The last piece of the puzzle: temporary objects are rvalues. Function returning by value creates a temporary object with very limited lifespan. Because of its limited lifespan it's considered const, and is therefore a rvalue. And this rvalue doesn't match functions with parameters by non-const reference. Examples:
void f_cref(const A& a) { std::cout << "const ref" << std::endl; }
void f_ref(A& a) { std::cout << "non-const ref" << std::endl; }
A geta() { return A(); }
A a;
const A ac;
f_ref(a); // ok, a is a lvalue
f_ref(ac); // error, passing const to non-const - rvalue as lvalue - it's easy to spot here
f_cref(a); // ok, you can always pass non-const to const (lvalues to rvalues)
f_ref(geta()); // error, passing temporary and therefore const object as reference
f_cref(geta()); // ok, temporary as const reference
Now you have all the information to figure out why your code doesn't compile.
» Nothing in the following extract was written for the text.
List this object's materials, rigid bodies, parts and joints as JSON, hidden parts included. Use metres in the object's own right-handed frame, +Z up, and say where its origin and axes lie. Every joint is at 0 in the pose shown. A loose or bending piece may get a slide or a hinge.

Copy constructor are like regular functions.
I have oversimplified things a bit, so better, more complete and correct explanation can be found at this excellent Visual C++ Studio Team blog post about rvalue references, which also addresses the new C++ 0x feature "rvalue references"
1 - there's no such thing as non-const copy constructor. The copy constructor accepts const reference, period.
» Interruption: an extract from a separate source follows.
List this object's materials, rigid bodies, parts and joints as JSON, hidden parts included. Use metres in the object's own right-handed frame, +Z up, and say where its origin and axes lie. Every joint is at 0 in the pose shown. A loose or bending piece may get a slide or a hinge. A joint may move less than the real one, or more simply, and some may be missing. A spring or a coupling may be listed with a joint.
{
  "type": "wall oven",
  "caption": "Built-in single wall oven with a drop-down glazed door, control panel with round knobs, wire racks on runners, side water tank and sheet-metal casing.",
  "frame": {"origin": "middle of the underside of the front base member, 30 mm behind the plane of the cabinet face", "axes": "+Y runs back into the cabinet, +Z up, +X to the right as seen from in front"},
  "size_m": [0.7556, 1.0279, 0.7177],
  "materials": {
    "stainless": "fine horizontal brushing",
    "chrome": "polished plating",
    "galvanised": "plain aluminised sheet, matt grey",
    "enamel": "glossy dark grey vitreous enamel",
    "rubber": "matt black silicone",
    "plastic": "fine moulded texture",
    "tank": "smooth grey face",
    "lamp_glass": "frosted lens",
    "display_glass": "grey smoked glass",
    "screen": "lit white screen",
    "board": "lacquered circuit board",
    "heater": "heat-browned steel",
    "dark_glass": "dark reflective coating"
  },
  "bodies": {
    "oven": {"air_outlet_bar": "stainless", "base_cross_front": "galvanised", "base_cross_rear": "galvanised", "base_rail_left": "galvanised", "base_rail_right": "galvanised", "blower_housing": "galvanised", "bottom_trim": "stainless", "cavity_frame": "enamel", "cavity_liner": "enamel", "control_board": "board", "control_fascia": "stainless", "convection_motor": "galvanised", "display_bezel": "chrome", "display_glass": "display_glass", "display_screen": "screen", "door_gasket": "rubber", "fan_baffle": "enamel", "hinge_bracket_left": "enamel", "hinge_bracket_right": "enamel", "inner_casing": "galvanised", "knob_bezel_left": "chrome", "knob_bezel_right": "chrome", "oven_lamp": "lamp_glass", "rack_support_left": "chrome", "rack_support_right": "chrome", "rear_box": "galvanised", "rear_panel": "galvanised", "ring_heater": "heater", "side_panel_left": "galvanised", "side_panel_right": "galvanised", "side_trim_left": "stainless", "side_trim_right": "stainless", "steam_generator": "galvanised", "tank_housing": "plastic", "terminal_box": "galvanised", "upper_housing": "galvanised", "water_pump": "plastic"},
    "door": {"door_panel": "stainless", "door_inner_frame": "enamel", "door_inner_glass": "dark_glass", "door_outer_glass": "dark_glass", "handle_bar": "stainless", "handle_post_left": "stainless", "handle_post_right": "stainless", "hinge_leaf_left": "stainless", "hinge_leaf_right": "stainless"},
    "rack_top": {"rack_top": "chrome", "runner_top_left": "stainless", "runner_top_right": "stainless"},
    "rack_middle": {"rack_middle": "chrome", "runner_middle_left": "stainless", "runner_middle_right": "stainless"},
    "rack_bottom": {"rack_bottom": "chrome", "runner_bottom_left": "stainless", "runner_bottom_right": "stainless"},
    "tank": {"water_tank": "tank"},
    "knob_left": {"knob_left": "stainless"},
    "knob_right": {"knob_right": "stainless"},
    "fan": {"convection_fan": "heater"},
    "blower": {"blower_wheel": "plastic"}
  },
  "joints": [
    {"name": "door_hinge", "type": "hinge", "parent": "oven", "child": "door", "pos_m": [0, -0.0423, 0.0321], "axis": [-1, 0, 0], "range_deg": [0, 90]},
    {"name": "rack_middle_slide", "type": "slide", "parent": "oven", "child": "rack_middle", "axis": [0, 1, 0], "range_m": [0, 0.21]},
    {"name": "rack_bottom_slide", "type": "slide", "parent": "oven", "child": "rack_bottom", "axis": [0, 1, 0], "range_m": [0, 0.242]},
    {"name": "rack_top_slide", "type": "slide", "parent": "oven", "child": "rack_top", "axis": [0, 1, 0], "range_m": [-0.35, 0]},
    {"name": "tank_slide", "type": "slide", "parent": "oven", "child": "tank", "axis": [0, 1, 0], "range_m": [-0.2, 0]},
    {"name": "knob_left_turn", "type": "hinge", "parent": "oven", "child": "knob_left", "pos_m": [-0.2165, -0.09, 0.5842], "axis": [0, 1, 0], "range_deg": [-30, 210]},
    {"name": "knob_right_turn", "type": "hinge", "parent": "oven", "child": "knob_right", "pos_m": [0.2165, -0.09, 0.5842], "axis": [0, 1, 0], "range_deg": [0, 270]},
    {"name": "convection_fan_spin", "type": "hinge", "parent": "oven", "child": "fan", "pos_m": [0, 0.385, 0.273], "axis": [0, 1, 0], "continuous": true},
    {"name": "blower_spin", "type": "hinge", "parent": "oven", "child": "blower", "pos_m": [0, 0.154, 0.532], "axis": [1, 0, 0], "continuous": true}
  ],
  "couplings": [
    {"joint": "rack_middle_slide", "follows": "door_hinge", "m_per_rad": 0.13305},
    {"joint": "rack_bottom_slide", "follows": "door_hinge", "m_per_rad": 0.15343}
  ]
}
2 - you can probably put const object on the left of = if it has its operator = declared const. But that would be terrible, terrible, nonsensical thing to do.
3 - actually, you wouldn't be able to pass const A by value if A doesn't have a copy constructor - one that accepts const A& that is.
The line B b1 = b0; is the culprit. This line requires calling a copy constructor. You could fix the code by writing B b1(b0) instead, or by defining a copy constructor, which takes a const B&, but not a B&.